(The problem)
The first line to copy is the one with "body = body.cut(screw_hole_tools())"; the last is the one with "imported = [obj". Copy each line in that range exactly, leaving out all others.

:::::

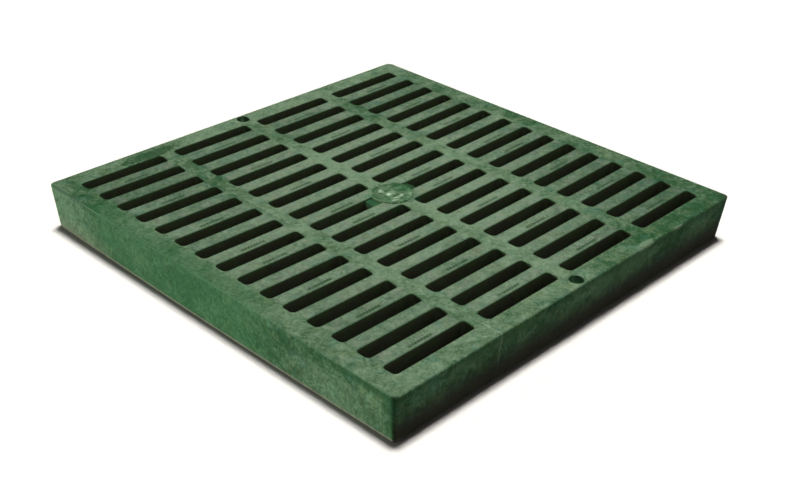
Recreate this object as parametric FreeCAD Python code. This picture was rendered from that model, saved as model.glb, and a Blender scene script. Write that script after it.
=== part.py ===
import FreeCAD
import Part
import math
import os

# Square gully grate, moulded in one piece from green plastic.
# X runs along the slots, Y across them, Z up. The origin is the middle of the
# square that the rim stands on. Lengths are in mm, angles in degrees.

# Outline
SIDE = 304.0
HEIGHT = 29.5
SIDE_DRAFT = 5.2
CORNER_RADIUS = 4.2
TOP_CHAMFER = 1.0
FOOT_CHAMFER = 0.6

# Slot field: the slots take what the margin, strips and bars leave of the side
COLUMN_COUNT = 4
ROW_COUNT = 15
EDGE_MARGIN = 13.8
STRIP_WIDTH = 9.6
BAR_WIDTH = 9.3
SLOT_CORNER_RADIUS = 2.6
MAX_CORNER_SHARE = 0.4  # of the slot's width, which limits its corner radius

# Underside: the bars, the rim wall around them and the cross ribs below the strips
BAR_DEPTH = 14.0
BAR_DRAFT = 2.5
RIM_WALL = 6.0
INNER_DRAFT = 1.0
CROSS_RIB_WIDTH = 7.0
CROSS_RIB_LIFT = 3.0

# Medallion in the middle of the top face, with a lower ledge beside it in the
# two slots that it shortens
MEDALLION_GAP = 0.35
MEDALLION_RISE = 0.6
MEDALLION_RIM_WIDTH = 2.0
LEDGE_LENGTH = 5.0
LEDGE_DROP = 1.2

# Screw holes near the middles of the two edges that run along the slots
SCREW_EDGE_DISTANCE = 6.2
SCREW_HOLE_RADIUS = 2.5
SCREW_HEAD_RADIUS = 4.5
SCREW_HEAD_DEPTH = 6.5
SCREW_BOSS_WALL = 3.75

# How far a cutting shape runs past the face that it opens
OVERRUN = 1.0
TOLERANCE = 1e-4

# Derived places and sizes
half_side = SIDE / 2
bar_foot = HEIGHT - BAR_DEPTH
field = SIDE - 2 * EDGE_MARGIN
slot_length = (field - (COLUMN_COUNT - 1) * STRIP_WIDTH) / COLUMN_COUNT
slot_width = (field - (ROW_COUNT - 1) * BAR_WIDTH) / ROW_COUNT
column_pitch = slot_length + STRIP_WIDTH
row_pitch = slot_width + BAR_WIDTH
column_places = [(i - (COLUMN_COUNT - 1) / 2) * column_pitch for i in range(COLUMN_COUNT)]
row_places = [(i - (ROW_COUNT - 1) / 2) * row_pitch for i in range(ROW_COUNT)]
slot_corner_radius = min(SLOT_CORNER_RADIUS, MAX_CORNER_SHARE * slot_width)
medallion_radius = row_pitch - slot_width / 2 - MEDALLION_GAP
screw_place = half_side - SCREW_EDGE_DISTANCE
screw_boss_radius = SCREW_HOLE_RADIUS + SCREW_BOSS_WALL


def draft_step(angle, drop):
    """How far a drafted wall moves sideways over a drop."""
    return math.tan(math.radians(angle)) * drop


def drafted_block(low, z_low, high, z_high):
    """Block between two rectangles, each given as x from, x to, y from, y to."""
    rings = []
    for (x_from, x_to, y_from, y_to), z in ((low, z_low), (high, z_high)):
        corners = [(x_from, y_from), (x_to, y_from), (x_to, y_to), (x_from, y_to)]
        rings.append([FreeCAD.Vector(x, y, z) for x, y in corners])
    outlines = [rings[0][::-1], rings[1]]
    for k in range(4):
        n = (k + 1) % 4
        outlines.append([rings[0][k], rings[0][n], rings[1][n], rings[1][k]])
    faces = [Part.Face(Part.makePolygon(outline + outline[:1])) for outline in outlines]
    return Part.Solid(Part.Shell(faces))


def centred(half_x, half_y):
    return (-half_x, half_x, -half_y, half_y)


def upright_cylinder(radius, x, y, z_from, z_to):
    return Part.makeCylinder(radius, z_to - z_from, FreeCAD.Vector(x, y, z_from))


def rounded_block(half_x, half_y, corner_radius, z_from, z_to):
    """Upright block with four round corners."""
    outline = centred(half_x, half_y)
    block = drafted_block(outline, z_from, outline, z_to)
    upright = [edge for edge in block.Edges if edge.BoundBox.ZLength > TOLERANCE]
    return block.makeFillet(corner_radius, upright)


def level_edges(shape, z):
    """Edges that lie in the plane at height z."""
    return [
        edge
        for edge in shape.Edges
        if abs(edge.BoundBox.ZMin - z) < TOLERANCE and abs(edge.BoundBox.ZMax - z) < TOLERANCE
    ]


def outer_form():
    """Square block that narrows to its foot, with its outside edges broken."""
    narrowing = draft_step(SIDE_DRAFT, HEIGHT)
    core = half_side - CORNER_RADIUS
    foot_half = half_side - narrowing
    along_x = drafted_block(centred(foot_half, core), 0, centred(half_side, core), HEIGHT)
    along_y = drafted_block(centred(core, foot_half), 0, centred(core, half_side), HEIGHT)
    corners = [
        Part.makeCone(CORNER_RADIUS - narrowing, CORNER_RADIUS, HEIGHT, FreeCAD.Vector(x, y, 0))
        for x in (-core, core)
        for y in (-core, core)
    ]
    block = along_x.fuse([along_y] + corners).removeSplitter()
    block = block.makeChamfer(TOP_CHAMFER, level_edges(block, HEIGHT))
    return block.makeChamfer(FOOT_CHAMFER, level_edges(block, 0))


def medallion():
    """Raised round rim on the top face."""
    z_top = HEIGHT + MEDALLION_RISE
    rim = upright_cylinder(medallion_radius, 0, 0, HEIGHT - OVERRUN, z_top)
    inside_radius = medallion_radius - MEDALLION_RIM_WIDTH
    return rim.cut(upright_cylinder(inside_radius, 0, 0, HEIGHT, z_top + OVERRUN))


def wall_place(z):
    """Inner face of the rim wall at height z, from the middle."""
    return half_side - RIM_WALL + draft_step(INNER_DRAFT, bar_foot - z)


def rib_half(z):
    """Half the thickness of a cross rib at height z."""
    return CROSS_RIB_WIDTH / 2 - draft_step(INNER_DRAFT, bar_foot - z)


def bay_sides(column, z):
    """The two walls beside a column at height z: cross ribs, or the rim at the ends."""
    x_from = column_places[column] - column_pitch / 2 + rib_half(z)
    x_to = column_places[column] + column_pitch / 2 - rib_half(z)
    if column == 0:
        x_from = -wall_place(z)
    if column == COLUMN_COUNT - 1:
        x_to = wall_place(z)
    return x_from, x_to


def bay_tool(column):
    """Open space below the bars, between two cross ribs or a rib and the rim."""
    rectangles = []
    for z in (0, bar_foot):
        x_from, x_to = bay_sides(column, z)
        rectangles.append((x_from, x_to, -wall_place(z), wall_place(z)))
    return drafted_block(rectangles[0], 0, rectangles[1], bar_foot)


def foot_tool():
    """Space below the cross ribs, which stop short of the foot."""
    low = centred(wall_place(-OVERRUN), wall_place(-OVERRUN))
    high = centred(wall_place(CROSS_RIB_LIFT), wall_place(CROSS_RIB_LIFT))
    return drafted_block(low, -OVERRUN, high, CROSS_RIB_LIFT)


def middle_bed():
    """What the two shortened slots leave: the medallion's bed, and the ledge below it."""
    ledge_level = HEIGHT - LEDGE_DROP
    bed = upright_cylinder(medallion_radius, 0, 0, ledge_level, HEIGHT + OVERRUN)
    ledge = upright_cylinder(medallion_radius + LEDGE_LENGTH, 0, 0, bar_foot - OVERRUN, ledge_level)
    return bed.fuse(ledge)


def slot_tools():
    """One shape for each slot, with the taper of the bars on its long sides."""
    z_low = bar_foot - OVERRUN
    half_x = slot_length / 2
    half_y = slot_width / 2
    slot = rounded_block(half_x, half_y, slot_corner_radius, z_low, HEIGHT + OVERRUN)
    straight = half_x - slot_corner_radius
    foot = centred(straight, half_y + draft_step(BAR_DRAFT, HEIGHT - z_low))
    slot = slot.fuse(drafted_block(foot, z_low, centred(straight, half_y), HEIGHT))
    bed = middle_bed()
    tools = []
    for x in column_places:
        for y in row_places:
            tool = slot.translated(FreeCAD.Vector(x, y, 0))
            reaches_bed = abs(x) < column_pitch and abs(y) < row_pitch / 2
            tools.append(tool.cut(bed) if reaches_bed else tool)
    return tools


def screw_bosses():
    return [
        upright_cylinder(screw_boss_radius, 0, side * screw_place, -OVERRUN, HEIGHT)
        for side in (-1, 1)
    ]


def screw_hole_tools():
    """Through hole with a deep seat for the screw head, at both edges."""
    tools = []
    for side in (-1, 1):
        y = side * screw_place
        hole = upright_cylinder(SCREW_HOLE_RADIUS, 0, y, -OVERRUN, HEIGHT + OVERRUN)
        seat = upright_cylinder(SCREW_HEAD_RADIUS, 0, y, HEIGHT - SCREW_HEAD_DEPTH, HEIGHT + OVERRUN)
        tools.append(hole.fuse(seat))
    return tools


def underside_tools():
    """The space below the cross ribs and the bays between them, around the screw bosses."""
    tools = [foot_tool()] + [bay_tool(column) for column in range(COLUMN_COUNT)]
    return [tool.cut(screw_bosses()) for tool in tools]


def grate():
    body = outer_form().fuse(medallion())
    body = body.cut(underside_tools())
    body = body.cut(slot_tools())
    body = body.cut(screw_hole_tools())
    return body.removeSplitter()


os.makedirs("parts", exist_ok=True)
shape = grate()
print("valid", shape.isValid(), "solids", len(shape.Solids), "volume", round(shape.Volume))
shape.Solids[0].exportStep("parts/grate.step")
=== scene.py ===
import math

import bmesh
import bpy
from mathutils import Matrix, Vector


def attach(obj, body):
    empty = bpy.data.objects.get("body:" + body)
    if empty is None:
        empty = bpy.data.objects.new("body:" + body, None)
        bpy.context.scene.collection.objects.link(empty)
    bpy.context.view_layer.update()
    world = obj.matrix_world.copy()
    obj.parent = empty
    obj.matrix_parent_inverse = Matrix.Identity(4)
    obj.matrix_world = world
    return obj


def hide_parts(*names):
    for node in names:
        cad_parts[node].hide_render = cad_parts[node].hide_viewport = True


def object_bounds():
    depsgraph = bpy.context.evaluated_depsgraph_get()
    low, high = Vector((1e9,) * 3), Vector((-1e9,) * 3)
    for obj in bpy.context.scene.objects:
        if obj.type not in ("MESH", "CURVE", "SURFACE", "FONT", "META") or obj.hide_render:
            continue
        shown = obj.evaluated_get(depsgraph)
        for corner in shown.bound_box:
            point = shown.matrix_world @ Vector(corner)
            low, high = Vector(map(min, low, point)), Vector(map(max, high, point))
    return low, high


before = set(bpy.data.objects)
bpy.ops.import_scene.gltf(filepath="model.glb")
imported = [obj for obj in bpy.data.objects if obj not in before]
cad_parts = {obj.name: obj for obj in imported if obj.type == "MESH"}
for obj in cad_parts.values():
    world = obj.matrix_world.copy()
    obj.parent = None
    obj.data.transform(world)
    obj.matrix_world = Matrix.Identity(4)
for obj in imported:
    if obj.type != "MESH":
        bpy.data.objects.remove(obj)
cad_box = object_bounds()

# A square gully grate, moulded in one piece from green plastic. X runs along its slots, Y across
# them and Z up. Sizes and places are in mm until a mesh is made. The photo looks at the corner
# between -X, the left side, and -Y, the right side.

MM = 0.001

# Outside. The height comes from the frame.
SIDE = 304.0
MEDALLION_RISE = 0.6
HEIGHT = cad_box[1].z / MM - MEDALLION_RISE
SIDE_DRAFT = math.radians(5.2)
CORNER_RADII = (4.2, 3.0, 4.6, 2.6)  # back, left, front and right corner
FOOT_RADII = (2.2, 2.2, 1.8, 2.2)
TOP_EDGE_RADIUS = 1.2
FOOT_EDGE_RADIUS = 0.45

# Slots, which take what the margin, strips and bars leave of the side
COLUMNS = 4
ROWS = 15
EDGE_MARGIN = 13.8
STRIP_WIDTH = 9.6
BAR_WIDTH = 9.3
SLOT_CORNER_RADIUS = 2.6
MOUTH_RADIUS = 0.6
MOUTH_INSET = 0.15  # by which a slot is narrower on each side, below its rounded mouth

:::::

(Solution to this exercise)
    body = body.cut(screw_hole_tools())
    return body.removeSplitter()


os.makedirs("parts", exist_ok=True)
shape = grate()
print("valid", shape.isValid(), "solids", len(shape.Solids), "volume", round(shape.Volume))
shape.Solids[0].exportStep("parts/grate.step")
=== scene.py ===
import math

import bmesh
import bpy
from mathutils import Matrix, Vector


def attach(obj, body):
    empty = bpy.data.objects.get("body:" + body)
    if empty is None:
        empty = bpy.data.objects.new("body:" + body, None)
        bpy.context.scene.collection.objects.link(empty)
    bpy.context.view_layer.update()
    world = obj.matrix_world.copy()
    obj.parent = empty
    obj.matrix_parent_inverse = Matrix.Identity(4)
    obj.matrix_world = world
    return obj


def hide_parts(*names):
    for node in names:
        cad_parts[node].hide_render = cad_parts[node].hide_viewport = True


def object_bounds():
    depsgraph = bpy.context.evaluated_depsgraph_get()
    low, high = Vector((1e9,) * 3), Vector((-1e9,) * 3)
    for obj in bpy.context.scene.objects:
        if obj.type not in ("MESH", "CURVE", "SURFACE", "FONT", "META") or obj.hide_render:
            continue
        shown = obj.evaluated_get(depsgraph)
        for corner in shown.bound_box:
            point = shown.matrix_world @ Vector(corner)
            low, high = Vector(map(min, low, point)), Vector(map(max, high, point))
    return low, high


before = set(bpy.data.objects)
bpy.ops.import_scene.gltf(filepath="model.glb")
imported = [obj for obj in bpy.data.objects if obj not in before]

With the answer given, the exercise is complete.